In my class at school, we had a reading aloud session once a week where we all took turns. I loved this, but at the same time it always made me very impatient because some of my classmates were so slow. Usually I would sneak read ahead of where we were supposed to be – a potentially risky strategy if I was suddenly asked to continue where someone else had left off and I was absorbed in another chapter! Anyone else do this?
I read quite a lot of Young Adult novels these days and I can’t help but wish such an incredible array of great stories had been available to me. My teenage self would have been in seventh heaven! I especially love the fairy tale retellings – no surprise there! (My favourite so far is Marissa Meyer’s series starting with Cinder – so inventive!) I feel it’s a shame that my daughters never wanted to read anything like that, but we are all different and as the French say, vive la différence! If people didn’t have differing tastes, perhaps I would never have found readers for my own stories. And now that these YA novels exist, I’m taking full advantage of that – aren’t we all still teenagers on the inside sometimes?

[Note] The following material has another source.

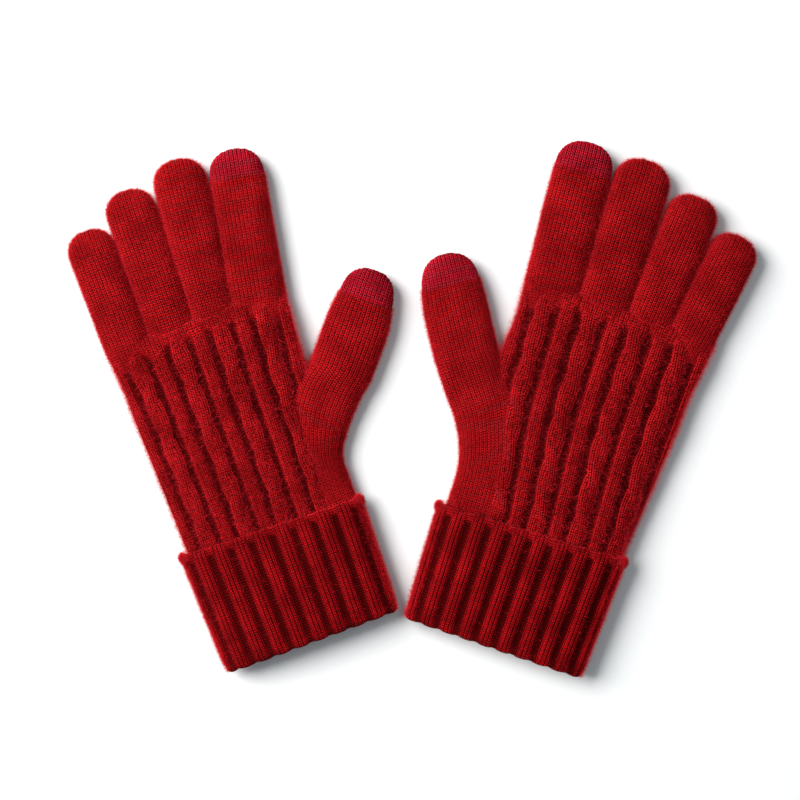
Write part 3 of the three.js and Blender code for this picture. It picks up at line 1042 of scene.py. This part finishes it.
def build_hand(glove, seed):
    """The tube round the palm, with the cable panel on its back."""
    knuckles = JOINTS[glove.name + "_middle_finger_fold"]["pos_m"]
    knuckles = glove.local(np.array([knuckles]))[0][1]
    end = knuckles - HAND_END
    distance = np.arange(WRIST - TUCK, end, COURSE / HAND_ROWS_PER_COURSE)
    at = np.linspace(64 * MM, knuckles - 9 * MM, 12)
    edges = np.array([glove.edge("hand", v) for v in at])
    outer = np.interp(distance, at, edges[:, 0])
    side = flowing(np.array(HAND_EDGE[glove.name]) * MM, 30)
    side = np.interp(distance, side[:, 1], side[:, 0])
    tuck = smooth(distance, WRIST - TUCK, WRIST + 2 * MM)
    close = smooth(distance, end - 4 * MM, end)
    waist = np.sin(PI * np.clip((distance - WAIST_FROM) / (knuckles - WAIST_FROM), 0, 1)) ** 2
    outer = outer + 1.2 * MM * (1 - tuck) + 2 * MM * close + WAIST * waist
    side = side - 2 * MM * close
    centre = np.column_stack([(outer + side) / 2, distance])
    half = (side - outer) / 2
    forward = np.broadcast_to([0.0, 1.0], centre.shape)
    fade = smooth(distance, knuckles - 26 * MM, knuckles - 11 * MM)
    drop = smooth(distance, knuckles - 12 * MM, end)
    top = HAND_TOP - 2.2 * MM * (1 - tuck) - 1.3 * MM * fade - 3.0 * MM * drop - 2.5 * MM * close
    low = HAND_LOW + 2.6 * MM * (1 - tuck) + 0.8 * MM * fade + 1.5 * MM * close
    stations = Stations(centre, forward, half, low, top)
    wales = wales_round(half.mean(), HAND_TOP, WALE)
    shares = shares_round(wales)
    u, v, z, arc = stations.rings(shares)
    zero = np.zeros_like(u)
    fluffy = smooth(distance, WRIST, WRIST + 2 * MM) * (1 - 0.8 * smooth(distance, end - 9 * MM, end))
    span = np.array(PANEL_SPAN[glove.name]) * MM
    first, last = (np.interp(v, span[:, 2], span[:, j]) for j in (0, 1))
    panel = PANEL_RIBS * (last - (centre[:, :1] + arc)) / (last - first)
    ragged = 1.3 * MM * np.sin(7.3 * panel) + 0.9 * MM * np.sin(17.1 * panel + 1.0)
    inside = 1 - smooth(v, knuckles - PANEL_TOP + ragged - 6 * MM,
                        knuckles - PANEL_TOP + ragged + 5 * MM)
    inside = inside * smooth(panel, -0.32, -0.24) * (1 - smooth(panel, 4.24, 4.32))
    inside = np.where(np.abs(shares) < TOP_SHARE, inside, 0)
    values = {"wale": zero + shares * wales, "course": zero + (distance / COURSE)[:, None],
              "panel": panel, "inside": inside, "soften": zero + (1 - close)[:, None],
              "fluffy": fluffy[:, None] * fluff_share(shares, HAND_TOP_FLUFF)}
    smooth_piece = mesh_object(glove, "smooth", u, v, z, values, wales,
                               [("root", 0), ("tip", len(distance) - 1)])
    piece = knitted(glove, smooth_piece, glove.node("hand"), "panel", "hand", STITCH_DEPTH,
                    CABLE_HEIGHT, HAND_UNEVENNESS)
    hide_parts(glove.node("hand"))
    for item in (piece, fluff(piece, seed)):
        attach(item, glove.body("hand"))


# ---------------------------------------------------------------- cuffs

CUFF_CLOTH = 2.2 * MM
HEM = 3 * MM
CUFF_INSET = 0.6 * MM  # the ribs bring the cuff out to its full width
CUFF_ROW = 0.45 * MM  # from one row of the mesh to the next
CUFF_EDGE = 8 * MM  # from the cuff's ends to where its width is measured
CUFF_LOW = 1.1 * MM
BRIM_SLANT = 3.2 * MM  # how much higher the brim is on the little finger's side
RIB_COURSE = 1.3 * MM
RIB_SHIFT = 0.9  # columns from the middle of the cuff to the start of a rib


def cuff_ring(glove, part, profile, low, high, inset, row_soften):
    """A flat sleeve swept from a closed profile of (height v, depth into the cloth) points, with
    its columns and rows, and row_soften how strongly each row is raised into ribs."""
    v = np.array([point[0] for point in profile])
    depth = np.array([point[1] for point in profile])
    measured = [CUFF_EDGE, WRIST - CUFF_EDGE]
    edges = np.array([glove.edge(part, at) for at in measured])
    left = np.interp(v, measured, edges[:, 0]) + inset
    right = np.interp(v, measured, edges[:, 1]) - inset
    centre = np.column_stack([(left + right) / 2, v])
    half = (right - left) / 2 - depth
    forward = np.broadcast_to([0.0, 1.0], centre.shape)
    stations = Stations(centre, forward, half, low + depth, high - depth)
    wales = wales_round(half.max(), high - low, RIB_WALE, RIB_REPEAT)
    shares = shares_round(wales)
    u, vv, z, arc = stations.rings(shares)
    outward = np.clip((right.max() - u) / (right.max() - left.min()), 0, 1)
    vv = vv + BRIM_SLANT * outward * smooth(v, WRIST / 3, WRIST)[:, None]
    zero = np.zeros_like(u)
    ribbed = 1 - smooth(v, WRIST - 6 * MM, WRIST - 1.2 * MM)
    brim = 1 + BRIM_FLUFF * smooth(v, WRIST - 3.5 * MM, WRIST - 1 * MM)
    values = {"wale": zero + shares * wales - RIB_SHIFT, "course": zero + (v / RIB_COURSE)[:, None],
              "panel": zero, "inside": zero + ribbed[:, None],
              "soften": zero + row_soften[:, None],
              "fluffy": ((depth < 0.4 * MM) * brim)[:, None] * fluff_share(shares, CUFF_TOP_FLUFF)}
    return u, vv, z, values, wales


def turned_up_profile():
    """Down the outside, round the fold, into the mouth, over the hem and back up inside."""
    outside = [(v, 0.0) for v in np.arange(WRIST - 1.2 * MM, 2.2 * MM, -CUFF_ROW)]
    fold_depth = CUFF_CLOTH + 2.3 * MM
    turn = np.linspace(0, PI, 14)
    fold = [(2.2 * MM - 2.2 * MM * math.sin(a), fold_depth / 2 * (1 - math.cos(a))) for a in turn]
    hem = [(v, fold_depth) for v in np.linspace(2.6 * MM, HEM - 0.1 * MM, 3)]
    back = [(HEM, fold_depth - 0.5 * MM), (HEM + 0.2 * MM, CUFF_CLOTH + 0.3 * MM)]
    inner = [(v, CUFF_CLOTH) for v in np.arange(HEM + 0.7 * MM, WRIST - 1.5 * MM, 2.5 * MM)]
    lip = np.linspace(PI, 0, 7)
    edge = [(WRIST - 1.2 * MM + 1.2 * MM * math.sin(a), CUFF_CLOTH / 2 * (1 - math.cos(a)))
            for a in lip][:-1]
    return outside + fold[1:] + hem + back + inner + edge


def build_turned_up_cuff(glove, seed):
    profile = turned_up_profile()
    depth = np.array([point[1] for point in profile])
    height = np.array([point[0] for point in profile])
    soften = np.where(depth < 0.2 * MM, 0.2 + 0.8 * smooth(height, 1 * MM, 8 * MM), 0.3)
    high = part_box(glove.node("turned_up_cuff"))[1].z
    u, v, z, values, wales = cuff_ring(glove, "turned_up_cuff", profile, CUFF_LOW, high, CUFF_INSET,
                                     soften)
    smooth_piece = mesh_object(glove, "smooth", u, v, z, values, wales, [], loops_closed=True)
    smooth_piece.data.flip_normals()  # its profile runs downwards on the outside
    piece = knitted(glove, smooth_piece, glove.node("turned_up_cuff"), "rib", "cuff",
                    STITCH_DEPTH, RIB_HEIGHT, UNEVENNESS)
    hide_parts(glove.node("turned_up_cuff"))
    for item in (piece, fluff(piece, seed, 1.2, 0.7)):
        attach(item, glove.body("cuff"))


def inner_cuff_profile():
    """Down the outside from the hand, round the end and back up the inside."""
    top = WRIST - 2 * MM
    foot = HEM + 0.5 * MM
    outside = [(v, 0.0) for v in np.arange(top, foot, -1.35 * MM)]
    end = [(foot, 0.4 * MM), (foot, 1.5 * MM)]
    inside = [(v, 1.9 * MM) for v in np.arange(foot + 0.5 * MM, top, 1.35 * MM)]
    return outside + end + inside + [(top + 0.3 * MM, 1.4 * MM), (top + 0.3 * MM, 0.5 * MM)]


def build_inner_cuff(glove):
    profile = inner_cuff_profile()
    low, high = (corner.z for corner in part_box(glove.node("inner_cuff")))
    soften = np.full(len(profile), 0.5)
    u, v, z, values, wales = cuff_ring(glove, "inner_cuff", profile, low, high, 0.3 * MM, soften)
    smooth_piece = mesh_object(glove, "smooth", u, v, z, values, wales, [], loops_closed=True)
    smooth_piece.data.flip_normals()  # its profile runs downwards on the outside
    piece = knitted(glove, smooth_piece, glove.node("inner_cuff"), "rib", "cuff",
                    STITCH_DEPTH, INNER_RIB_HEIGHT, INNER_UNEVENNESS)
    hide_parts(glove.node("inner_cuff"))
    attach(piece, glove.body("hand"))


# ---------------------------------------------------------------- gloves

for number, glove in enumerate((Glove("left"), Glove("right"))):
    build_hand(glove, 10 + number)
    build_turned_up_cuff(glove, 20 + number)
    build_inner_cuff(glove)
    for place, part in enumerate(FINGERS + ("thumb",)):
        build_digit(glove, part, 100 * (number + 1) + place)

# ---------------------------------------------------------------- floor, light and camera

VIEW_WIDTH = 400 * MM
CAMERA_HEIGHT = 1.25
VIEW_CENTRE = (-6.0 * MM, 4.4 * MM)
GLOVES_TOP = 10 * MM
FLOOR_HALF = 3.0
FLOOR_WHITE = (0.93, 0.935, 0.94, 1.0)
SKY_COLOUR = (0.8, 0.94, 1.0, 1.0)
SKY_STRENGTH = 0.2
WINDOW_COLOUR = (1.0, 0.985, 0.965)
FILL_COLOUR = (0.93, 0.97, 1.0)


def build_floor():
    half = FLOOR_HALF
    corners = [(-half, -half, 0), (half, -half, 0), (half, half, 0), (-half, half, 0)]
    mesh = bpy.data.meshes.new("floor")
    mesh.from_pydata(corners, [], [(0, 1, 2, 3)])
    floor = bpy.data.objects.new("floor", mesh)
    bpy.context.scene.collection.objects.link(floor)
    material = bpy.data.materials.new("white_paper")
    material.use_nodes = True
    shader = material.node_tree.nodes["Principled BSDF"]
    shader.inputs["Base Color"].default_value = FLOOR_WHITE
    shader.inputs["Roughness"].default_value = 0.9
    shader.inputs["Specular IOR Level"].default_value = 0.1
    mesh.materials.append(material)


def build_light(name, place, size, power, colour):
    """A round soft light, aimed at the middle of the table."""
    data = bpy.data.lights.new(name, "AREA")
    data.shape = "DISK"
    data.size = size
    data.energy = power
    data.color = colour
    light = bpy.data.objects.new(name, data)
    bpy.context.scene.collection.objects.link(light)
    light.location = place
    aim = -light.location
    light.rotation_euler = aim.to_track_quat("-Z", "Y").to_euler()


def build_camera():
    data = bpy.data.cameras.new("camera")
    data.sensor_width = 36.0
    data.lens = data.sensor_width * CAMERA_HEIGHT / VIEW_WIDTH
    camera = bpy.data.objects.new("camera", data)
    bpy.context.scene.collection.objects.link(camera)
    camera.location = (*VIEW_CENTRE, CAMERA_HEIGHT + GLOVES_TOP)
    bpy.context.scene.camera = camera


build_floor()
build_light("window", (-1.15, 0.56, 0.95), 1.5, 58, WINDOW_COLOUR)
build_light("fill", (0.4, 0.2, 1.6), 1.2, 3, FILL_COLOUR)
world = bpy.data.worlds.new("studio")
world.use_nodes = True
world.node_tree.nodes["Background"].inputs["Color"].default_value = SKY_COLOUR
world.node_tree.nodes["Background"].inputs["Strength"].default_value = SKY_STRENGTH
bpy.context.scene.world = world
bpy.context.scene.view_settings.view_transform = "Standard"
build_camera()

Re-reading childhood favourites doesn’t work though – I recently tried reading Enid Blyton’s The Secret Island just to see what it was like and to be honest, I should have left it alone. But there are some stories that stay with you and can be enjoyed in other ways. Whenever the ones I loved are made into a film or tv series, I always watch – I have the DVD of The Secret Garden, for example, which I can happily sit through any number of times. It never fails to delight! Perhaps it’s the nostalgia – being instantly transported back to your childhood self – or maybe it’s just that some books are simply really good stories, no matter what?
Which of your childhood favourites have you never forgotten and what story takes you back? And is there any kind of book you wish you’d had then but couldn’t find?